Barron, a former Crimson president who went on to graduate from the Law School two years before Obama, must have his confirmation approved by the Senate before he can take a seat on the First Circuit bench.
“David Jeremiah Barron has displayed exceptional dedication to the legal profession through his work, and I am honored to nominate him to serve the American people as a judge on the United States Court of Appeals,” Obama said in a White House press release. “He will be a diligent, judicious, and esteemed addition to the First Circuit bench.”
When asked for comment Tuesday evening, Barron’s colleagues at the Law School said that the public law professor was an apt choice for the appeals court nomination.
“David Barron is a superb lawyer with deep experiences in federal, state, and local government,” said Dean of the Law School Martha L. Minow. “He will be an outstanding judge as he has great judgment as well as wide expertise.

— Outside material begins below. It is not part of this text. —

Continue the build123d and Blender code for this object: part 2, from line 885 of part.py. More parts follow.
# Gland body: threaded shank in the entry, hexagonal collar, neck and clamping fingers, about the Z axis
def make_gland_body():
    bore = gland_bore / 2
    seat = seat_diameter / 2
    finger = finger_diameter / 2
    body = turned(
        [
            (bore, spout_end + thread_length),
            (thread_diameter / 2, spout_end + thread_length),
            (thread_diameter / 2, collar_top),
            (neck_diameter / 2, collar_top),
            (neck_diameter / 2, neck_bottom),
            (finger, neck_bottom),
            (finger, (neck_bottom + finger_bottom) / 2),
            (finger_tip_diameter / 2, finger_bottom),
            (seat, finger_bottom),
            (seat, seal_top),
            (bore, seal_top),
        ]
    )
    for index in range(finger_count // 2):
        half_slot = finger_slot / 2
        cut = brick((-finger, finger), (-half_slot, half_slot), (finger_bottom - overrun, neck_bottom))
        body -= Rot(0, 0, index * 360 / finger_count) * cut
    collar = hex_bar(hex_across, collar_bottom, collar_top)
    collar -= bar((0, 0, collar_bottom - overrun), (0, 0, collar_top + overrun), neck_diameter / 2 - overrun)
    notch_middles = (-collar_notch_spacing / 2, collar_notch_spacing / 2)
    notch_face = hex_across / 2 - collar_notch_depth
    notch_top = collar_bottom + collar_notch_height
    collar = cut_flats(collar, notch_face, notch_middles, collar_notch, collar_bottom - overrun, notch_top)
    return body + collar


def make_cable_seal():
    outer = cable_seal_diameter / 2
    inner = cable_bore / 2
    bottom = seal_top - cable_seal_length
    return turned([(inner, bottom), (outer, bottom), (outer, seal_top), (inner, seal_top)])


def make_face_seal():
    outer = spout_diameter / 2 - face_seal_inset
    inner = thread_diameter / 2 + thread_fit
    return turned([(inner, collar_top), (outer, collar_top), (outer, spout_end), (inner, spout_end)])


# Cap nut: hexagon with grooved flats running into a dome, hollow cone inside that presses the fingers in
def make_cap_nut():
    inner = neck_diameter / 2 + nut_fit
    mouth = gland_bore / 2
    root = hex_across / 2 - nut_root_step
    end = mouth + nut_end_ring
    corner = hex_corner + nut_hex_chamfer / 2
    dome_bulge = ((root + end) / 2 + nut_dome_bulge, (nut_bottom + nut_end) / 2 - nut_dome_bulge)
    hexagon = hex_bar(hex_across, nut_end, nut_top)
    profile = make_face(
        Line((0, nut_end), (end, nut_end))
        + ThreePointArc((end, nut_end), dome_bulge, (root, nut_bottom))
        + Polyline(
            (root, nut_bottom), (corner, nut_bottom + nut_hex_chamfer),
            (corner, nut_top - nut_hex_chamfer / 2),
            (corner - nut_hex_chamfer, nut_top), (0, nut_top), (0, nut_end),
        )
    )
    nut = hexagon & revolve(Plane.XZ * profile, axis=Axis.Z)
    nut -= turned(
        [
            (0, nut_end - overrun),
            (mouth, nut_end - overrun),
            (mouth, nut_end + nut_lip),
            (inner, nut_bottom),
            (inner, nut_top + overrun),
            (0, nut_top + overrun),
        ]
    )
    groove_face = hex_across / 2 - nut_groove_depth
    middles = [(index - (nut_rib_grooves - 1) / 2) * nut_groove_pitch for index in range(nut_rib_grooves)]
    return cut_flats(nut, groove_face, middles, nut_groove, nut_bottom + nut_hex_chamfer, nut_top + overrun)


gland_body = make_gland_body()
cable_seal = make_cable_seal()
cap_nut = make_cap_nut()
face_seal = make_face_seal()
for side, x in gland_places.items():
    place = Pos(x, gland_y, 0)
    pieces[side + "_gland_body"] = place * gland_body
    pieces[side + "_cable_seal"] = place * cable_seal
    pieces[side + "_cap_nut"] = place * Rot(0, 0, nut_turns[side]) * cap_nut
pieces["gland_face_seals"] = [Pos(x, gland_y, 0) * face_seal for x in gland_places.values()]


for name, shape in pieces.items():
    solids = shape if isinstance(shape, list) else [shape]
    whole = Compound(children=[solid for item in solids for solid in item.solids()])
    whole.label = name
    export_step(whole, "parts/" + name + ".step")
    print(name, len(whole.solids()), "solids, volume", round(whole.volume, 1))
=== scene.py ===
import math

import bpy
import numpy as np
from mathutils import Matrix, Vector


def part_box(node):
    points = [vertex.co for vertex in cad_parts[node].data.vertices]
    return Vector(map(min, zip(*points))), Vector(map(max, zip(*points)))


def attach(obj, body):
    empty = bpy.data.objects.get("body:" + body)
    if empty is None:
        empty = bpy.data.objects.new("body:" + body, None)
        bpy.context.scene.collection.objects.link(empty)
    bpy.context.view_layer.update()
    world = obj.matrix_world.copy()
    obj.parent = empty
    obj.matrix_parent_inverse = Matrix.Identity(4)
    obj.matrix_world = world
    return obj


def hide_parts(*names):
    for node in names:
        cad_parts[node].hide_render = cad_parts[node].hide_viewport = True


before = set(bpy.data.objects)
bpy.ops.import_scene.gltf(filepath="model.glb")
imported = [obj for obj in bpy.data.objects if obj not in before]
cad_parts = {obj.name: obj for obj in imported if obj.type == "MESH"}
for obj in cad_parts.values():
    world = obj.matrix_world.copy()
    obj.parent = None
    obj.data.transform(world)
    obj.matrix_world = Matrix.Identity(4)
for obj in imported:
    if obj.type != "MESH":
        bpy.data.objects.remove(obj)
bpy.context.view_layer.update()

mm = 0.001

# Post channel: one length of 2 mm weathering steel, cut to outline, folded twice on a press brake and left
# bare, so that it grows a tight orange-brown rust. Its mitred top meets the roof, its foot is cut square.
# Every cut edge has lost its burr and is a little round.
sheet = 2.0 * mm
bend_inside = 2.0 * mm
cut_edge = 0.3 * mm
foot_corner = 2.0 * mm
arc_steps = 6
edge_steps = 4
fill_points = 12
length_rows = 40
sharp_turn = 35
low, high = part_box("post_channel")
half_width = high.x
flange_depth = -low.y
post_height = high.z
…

He is such a valued member of our community, but for the greater good, I hope the Senate promptly confirms his nomination.”

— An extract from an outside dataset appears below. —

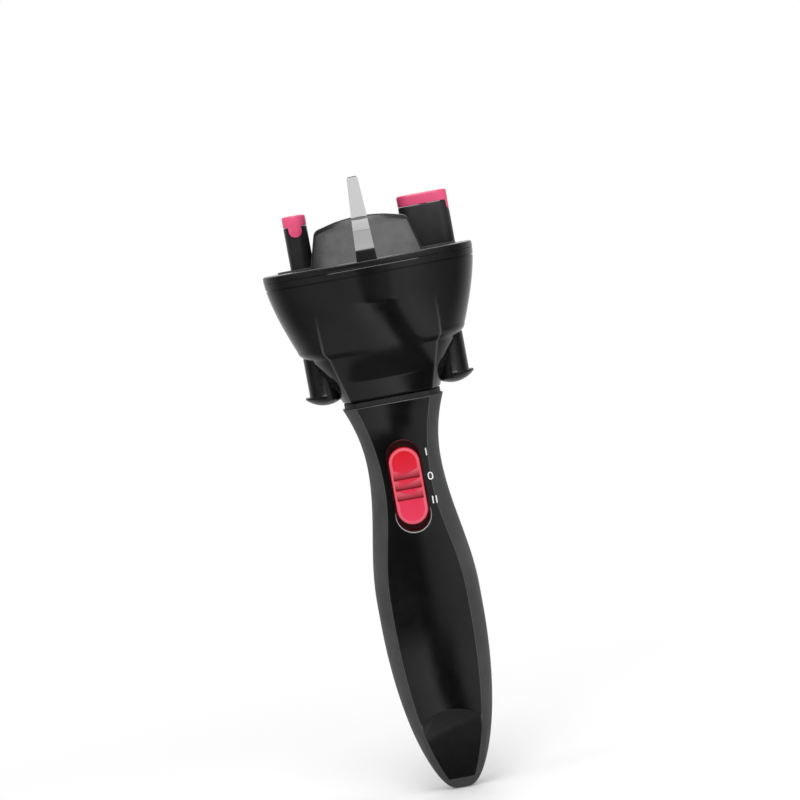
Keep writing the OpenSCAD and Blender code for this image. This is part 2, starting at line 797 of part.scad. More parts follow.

Law School professor Laurence H. Tribe ’62, who taught Barron when he was a student at the Law School, said Obama’s nominee would make a “superb circuit court judge.”
“He is a brilliant and unusually imaginative legal analyst and a distinguished, universally admired scholar,” Tribe said. “He thinks deeply and writes both elegantly and with great care, going out of his way to formulate as strongly as possible the best available arguments against whatever position he ends up defending and to examine broadly the human and institutional consequences of each option under consideration.”

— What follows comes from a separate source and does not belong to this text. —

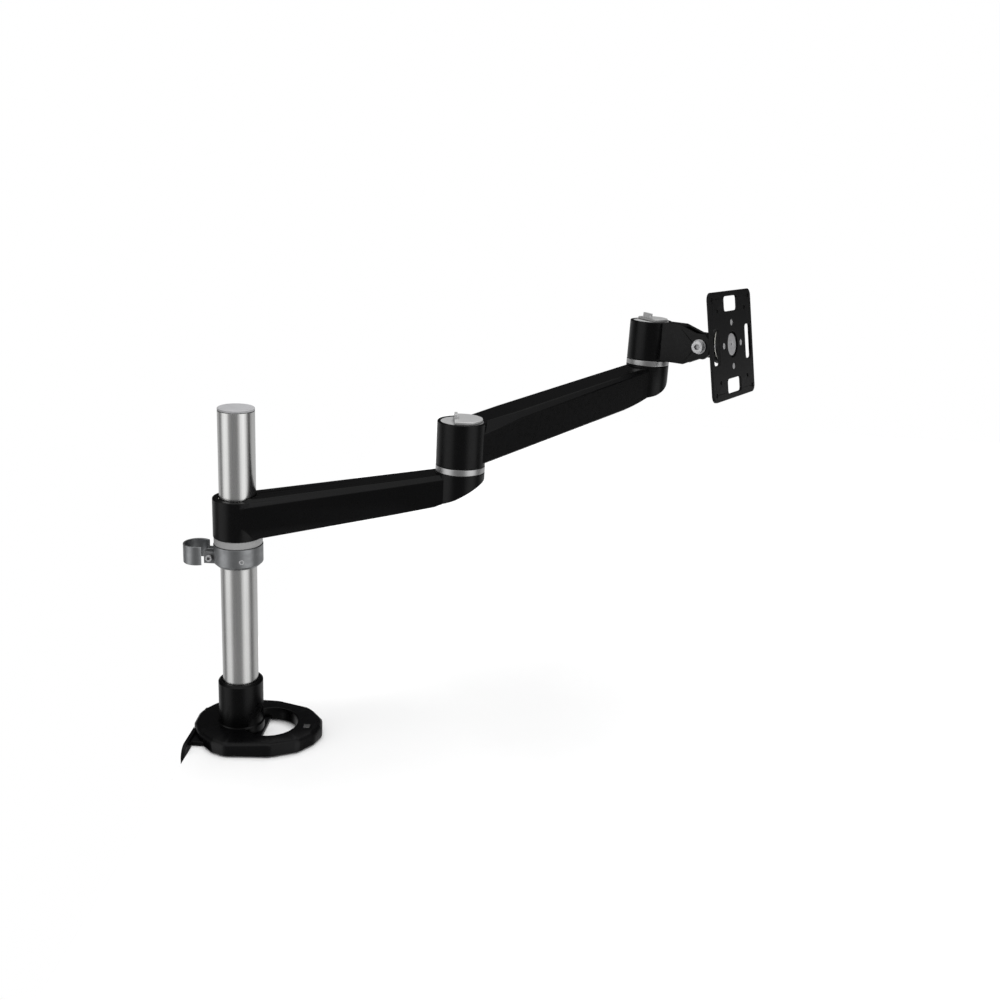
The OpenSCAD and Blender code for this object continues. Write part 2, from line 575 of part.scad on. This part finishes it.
// ---------------------------------------------------------------- screen plate
rivet_ring = 23.5;
module vesa_hub() black_metal() at_tilt() rotate([0, 90, 0]) difference() {
    union() {
        ring(20, 21.7, 4);
        ring(27, 25, hub_front - 25);
    }
    translate([0, 0, 15]) cylinder(r = shaft_r + run_gap, h = 30);
    for (i = [0:3]) rotate([0, 0, 90 * i]) translate([rivet_ring, 0, 10]) cylinder(r = 2.02, h = 40);
}
module vesa_plate() black_metal() at_tilt() rotate([0, 90, 0]) difference() {
    translate([0, 0, hub_front]) linear_extrude(plate_t) difference() {
        offset(r = 8, $fn = 48) square(plate_side - 16, center = true);
        for (i = [0:3]) rotate([0, 0, 90 * i]) translate([0, 44]) offset(r = 4, $fn = 32)
            square([30, 8], center = true);
    }
    translate([0, 0, hub_front - 1]) cylinder(r = 14, h = 6);
    for (i = [0:3]) rotate([0, 0, 90 * i]) translate([rivet_ring, 0, 10]) {
        cylinder(r = 2.02, h = 40);
        translate([0, 0, plate_face - 1.4 - 10]) cylinder(r = 3.7, h = 3);
    }
    for (x = [-1, 1]) for (y = [-1, 1]) for (c = [50, 37.5])
        translate([x * c, y * c, 20]) cylinder(r = 2.25, h = 30);
}
module vesa_rivets() steel() at_tilt() rotate([0, 90, 0]) for (i = [0:3]) rotate([0, 0, 90 * i])
    translate([rivet_ring, 0, 0]) union() {
        translate([0, 0, 24]) cylinder(r = 2, h = plate_face - 0.6 - 24);
        translate([0, 0, plate_face - 1.4]) cylinder(r = 3.6, h = 1);
        translate([0, 0, 23.6]) cylinder(r = 3, h = 1.4);
    }

base_casting();
base_pad();
base_badge();
clamp_bracket();
clamp_nut();
edge_pad();
base_screws();
pole_bolt();
pole_plug();
pole_tube();
pole_cap();
socket_screws();
clamp_spindle();
clamp_knob();
clamp_foot();
foot_pad();
height_collar();
collar_screw();
collar_nut();
collar_grub();
cable_clip();
thrust_ring();
lower_arm();
lower_cover();
lower_cover_screws();
pole_bushes();
hub_brake_screw();
mid_spindle();
mid_spindle_plug();
mid_ring();
mid_washer();
mid_springs();
mid_nut();
upper_arm();
upper_cover();
upper_cover_screws();
mid_bush();
mid_cap();
mid_lever();
head_spindle();
head_spindle_plug();
head_ring();
head_washer();
head_springs();
head_nut();
head_bracket();
head_bush();
head_cap();
head_lever();
tilt_bolt();
tilt_nut();
tilt_washers();
tilt_block();
turn_disc();
turn_washer();
turn_screw();
vesa_hub();
vesa_plate();
vesa_rivets();
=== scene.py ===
import bpy, bmesh, math, json
from mathutils import Vector, Matrix


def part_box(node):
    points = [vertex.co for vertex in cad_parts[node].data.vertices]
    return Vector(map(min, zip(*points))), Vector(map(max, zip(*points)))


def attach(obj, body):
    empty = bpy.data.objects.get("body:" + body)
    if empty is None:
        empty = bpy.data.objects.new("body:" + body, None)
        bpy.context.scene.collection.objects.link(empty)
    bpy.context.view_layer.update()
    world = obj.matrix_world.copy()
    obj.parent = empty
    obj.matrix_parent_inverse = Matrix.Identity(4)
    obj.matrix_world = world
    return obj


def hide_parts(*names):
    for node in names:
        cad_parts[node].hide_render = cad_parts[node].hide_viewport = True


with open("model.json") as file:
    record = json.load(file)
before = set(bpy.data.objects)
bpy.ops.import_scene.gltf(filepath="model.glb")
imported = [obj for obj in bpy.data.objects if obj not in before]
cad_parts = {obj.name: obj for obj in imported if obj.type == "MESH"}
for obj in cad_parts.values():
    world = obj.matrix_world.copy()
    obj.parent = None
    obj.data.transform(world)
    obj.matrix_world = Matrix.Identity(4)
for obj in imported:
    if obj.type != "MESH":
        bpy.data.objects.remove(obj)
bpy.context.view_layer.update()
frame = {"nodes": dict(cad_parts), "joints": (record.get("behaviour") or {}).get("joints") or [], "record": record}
record = frame["record"]
SLOT = {s["node"]: s["material_slot"] for s in record["subparts"]}
BODY = {n: b for b, names in record["behaviour"]["bodies"].items() for n in names}
JOINT = {j["name"]: j for j in frame["joints"]}


# ------------------------------------------------------------------ camera
# It stands in front of the arm and looks along +y, turned down by the pitch
CAM_POS = Vector((0.2652, -0.9422, 0.5525))
CAM_PITCH, CAM_ROLL = math.radians(15.41), math.radians(3.21)
CAM_LENS, CAM_SHIFT = 36.74, (-0.01331, -0.0272)


def make_camera():
    forward = Vector((0, math.cos(CAM_PITCH), -math.sin(CAM_PITCH)))
    level = Vector((1, 0, 0))
    up = level.cross(forward)
    right = level * math.cos(CAM_ROLL) + up * math.sin(CAM_ROLL)
    up = up * math.cos(CAM_ROLL) - level * math.sin(CAM_ROLL)
    data = bpy.data.cameras.new("camera")
    data.sensor_width, data.lens = 36.0, CAM_LENS
    data.shift_x, data.shift_y = CAM_SHIFT
    data.clip_start, data.clip_end = 0.01, 50
    cam = bpy.data.objects.new("camera", data)
    rows = [[right[i], up[i], -forward[i], CAM_POS[i]] for i in range(3)] + [[0, 0, 0, 1]]
    cam.matrix_world = Matrix(rows)
    bpy.context.scene.collection.objects.link(cam)
    bpy.context.scene.camera = cam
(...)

Tribe also said Barron was one of Obama’s best choices for a judicial appointment of his entire presidency.
“He should be confirmed with ease and is destined to be a truly great appellate judge,” Tribe said. “Professor Barron has everything it takes to be among the greatest jurists of our time.”
While Barron was at the the Law School, he served on the Harvard Law Review. Upon graduation, he clerked for Stephen R. Reinhardt of the U.S. Court of Appeals for the Ninth Circuit and later for U.S. Supreme Court judge John P. Stevens, who was succeeded by former Law School Dean Elena Kagan in 2010.
After joining the Law School faculty in 2004, Barron took a leave from his position in 2009 to serve as acting assistant attorney general under Attorney General Eric H. Holder Jr. Barron’s nomination comes after he was selected by President Drew G. Faust last spring to head a task force reviewing the University’s email privacy policies. Email privacy rose to the forefront of University scrutiny in March when a secret search by Harvard administrators into resident deans’ accounts in connection with the Government 1310 cheating scandal became public.
Barron’s group is charged with determining whether a University-wide email policy is necessary to address potential policy discrepancies across schools. The group is scheduled to complete its review this fall and issue an official recommendation to Faust by January.